Wilkerson was blunter.
"The short answer is that we can't," she said. "We can't continue to expand coverage and absorb the costs."
She proposed increasing the employer-paid share of insurance costs to reduce the burden on the state.
The pair differed on solutions to crime in the 2nd Suffolk district, which includes parts of Jamaica Plain, Dorchester, Roxbury, Mattapan, Mission Hill, and Chinatown.
"We need to give young people a more hopeful, realistic vision of their future," through after-school and summer programs," Chang-Diaz said, so that "they just have too much ahead of them to risk picking up a gun."
She further supported indexing the minimum wage to inflation to allow low-income parents to work fewer hours and spend more time with their children, and advocated passing a law prohibiting citizens from purchasing ore than one gun a month.
"I don't know of a single person who has been killed by a legal gun," Wilkerson replied. "It's not about restricting the right of legal gun owners; they're not the ones shooting."

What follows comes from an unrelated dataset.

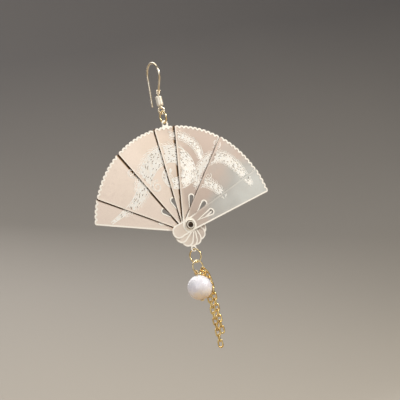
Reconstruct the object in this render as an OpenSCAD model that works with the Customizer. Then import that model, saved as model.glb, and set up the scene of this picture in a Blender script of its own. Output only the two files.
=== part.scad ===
// Fan earring: an ear wire, seven riveted metal blades, a pearl and two strands of fine chain.
// It hangs straight down from the ear wire. X runs to the right, -Y is the front and Z is up.
// The origin is the point inside the top of the ear wire's bend, where the ear carries it.

/* [Ear wire] */
// Diameter of the ear wire
hook_wire_d = 0.6; // [0.5:0.05:0.7]
// Radius of the bend over the ear, to the middle of the wire
bend_r = 3.3; // [3.2:0.1:3.6]
// Lean of the front leg from the vertical, in degrees
leg_lean = 34; // [30:1:36]
// Length of the straight back leg
back_leg_len = 8.5; // [7:0.5:10]
// Outward lean of the back leg, in degrees
back_lean = 8; // [4:1:10]
// Radius of the front loop, to the middle of the wire
loop_r = 0.85; // [0.8:0.05:0.95]
// Outer diameter of the barrel bead
barrel_d = 1.8; // [1.5:0.1:2]
// Length of the barrel bead
barrel_len = 2.8; // [2.4:0.1:3.2]
// Number of turns in the wound coil above the bead
coil_turns = 6; // [4:1:8]
// Diameter of the coil's fine wire
coil_wire_d = 0.24; // [0.2:0.02:0.28]

/* [Fan] */
// Radius of the fan from the rivet to the tips of its rim
fan_r = 28; // [26:0.5:30]
// Thickness of one blade
blade_t = 0.2; // [0.18:0.01:0.22]
// Gap between one blade and the next
blade_gap = 0.05; // [0.04:0.01:0.06]
// Half the angle that a narrow blade spans, in degrees
narrow_half = 7.5; // [7:0.5:8]
// Half the angle that a wide blade spans, in degrees
wide_half = 14.8; // [14:0.2:15.4]
// Half the width of every blade beside the rivet
waist_half = 1.8; // [1.7:0.05:1.9]
// Width of the raised border along each blade's edge
border_w = 0.42; // [0.3:0.02:0.5]
// Depth of the field inside the border
field_depth = 0.06; // [0.04:0.01:0.08]
// Height of the rim's scallops
scallop_h = 0.42; // [0.3:0.02:0.5]
// Reach of a tail past the rivet
tail_reach = 6; // [5.6:0.1:6]
// Distance of the teardrop slot's round end from the rivet
slot_pos = 8; // [7.6:0.1:8.4]
// Radius of the slot's round end
slot_r = 0.62; // [0.5:0.02:0.7]

/* [Rings and drop] */
// Diameter of the wire of the upper jump ring
hook_ring_wire_d = 0.5; // [0.4:0.02:0.5]
// Radius of the upper jump ring, to the middle of its wire
hook_ring_r = 1.65; // [1.6:0.05:1.8]
// Diameter of the wire of the two lower rings
ring_wire_d = 0.44; // [0.4:0.02:0.46]
// Radius of the two lower rings, to the middle of their wire
ring_r = 1.83; // [1.75:0.02:1.9]
// Diameter of the pearl
pearl_d = 6.8; // [6.4:0.1:7]

/* [Chain] */
// Outer length of one link
link_len = 2.45; // [2.35:0.05:2.5]
// Outer width of one link
link_w = 1.55; // [1.5:0.05:1.6]
// Diameter of the links' wire
link_wire_d = 0.36; // [0.32:0.01:0.36]
// Number of links in the longer strand
left_links = 14; // [10:1:16]
// Number of links in the shorter strand
right_links = 12; // [8:1:14]

/* [Hidden] */
$fn = 48;

// Small distances
seat_gap = 0.06;
bore_gap = 0.05;
link_gap = 0.17;

// Ear wire, with h the distance forward of the origin
wire_r = hook_wire_d / 2;
leg_r = wire_r - 0.01;
run_in = 0.1;
bend_z = wire_r - bend_r;
leg_top_h = bend_r * cos(leg_lean);
leg_top_z = bend_z - bend_r * sin(leg_lean);
leg_len = leg_top_h / sin(leg_lean);
knee_z = leg_top_z - leg_len * cos(leg_lean);
knee_r = 1;
bead_gap = 0.15;
loop_z = knee_z - bead_gap - barrel_len - bead_gap - wire_r - loop_r;
barrel_z = knee_z - bead_gap - barrel_len / 2;
barrel_round = 0.4;
coil_pitch = coil_wire_d * 0.96;
coil_r = wire_r + 0.03 + coil_wire_d / 2;
coil_start = 0.5;
neck_r = wire_r - 0.05;
neck_len = 2 * wire_r + 0.04;

// Upper ring and the tab that it passes through
hook_ring_z = loop_z - loop_r + wire_r + hook_ring_wire_d / 2 + seat_gap - hook_ring_r;
eyelet_r = 0.5;
tab_pos = fan_r + 0.8;
tab_r = 1;
tab_base_half = 1.25;
tab_z = hook_ring_z - hook_ring_r + hook_ring_wire_d / 2 + seat_gap - eyelet_r;
rivet_z = tab_z - tab_pos;

// Blades, from the left one at the back to the right one in front.
// The columns are the angle of the blade's middle line and whether it is a wide one.
BLADES = [
    [72.2, false],
    [50.3, true],
    [20.5, true],
    [0, false],
    [-20.5, true],
    [-50.3, true],
    [-72.2, false]
];
middle_blade = 4;
narrow_scallops = 5;
wide_scallops = 10;
layer_pitch = blade_t + blade_gap;
stack_half = 3 * layer_pitch + blade_t / 2;
slot_tip = 3.6;
lip_w = 0.42;
lip_tip = 2.5;
hub_r = 2.15;
tail_r = 1.9;
lug_pos = 6.5;
lug_r = 0.9;

// Rivet
rivet_bore_r = 0.75;
rivet_shank_r = 1.1;
rivet_lip_r = 1.5;
rivet_lip_t = 0.34;
rivet_step_r = 1.2;
rivet_step_t = 0.16;

// Lower rings
ring_wire_r = ring_wire_d / 2;
drop_ring_z = rivet_z - lug_pos - eyelet_r + ring_wire_r + seat_gap - ring_r;
drop_eye_z = drop_ring_z - 2 * ring_r + ring_wire_d + seat_gap;
drop_ring_turn = -65;
drop_eye_turn = 11;

// Pearl on its pin, a little to the left of the middle of the lower ring.
// The chain leans on it, so that it hangs a little forward of the plumb line.
pin_d = 0.36;
pin_r = pin_d / 2;
pin_eye_r = 0.6;
pin_angle = 36;
pin_x = -ring_r * sin(pin_angle);
pin_slack = 0.11;
pin_lift = (ring_wire_r + pin_r + pin_slack) / cos(pin_angle);
pin_top_z = drop_eye_z - ring_r * cos(pin_angle) + pin_lift;
pin_lean = 6.6;
pin_heading = 59;
pearl_r = pearl_d / 2;
pearl_drop = 2 * pin_eye_r + pin_r + seat_gap + pearl_r;
pin_head_r = 0.55;
pin_head_t = 0.25;

// Chain: each strand starts on the lower ring, leans out past the pearl and then hangs straight.
link_r = link_wire_d / 2;
link_bend_r = (link_w - link_wire_d) / 2;
link_straight = link_len - link_w;
link_pitch = link_len - 2 * link_wire_d - link_gap;
link_turns = [106, 16];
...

Wilkerson recommended community policing, increasing resources for parents and involving women in the process of planning for young people in a district where single mothers head 82 percent of households.
"Guys plan for the summer. They think if we get kids a summer job, they'll be fine," she said. "Women plan for a life-time."
The candidates will debate again on Wednesday, June 18 at Emerson College as they forge ahead on campaigns leading up to the state primary on Tuesday, September 16.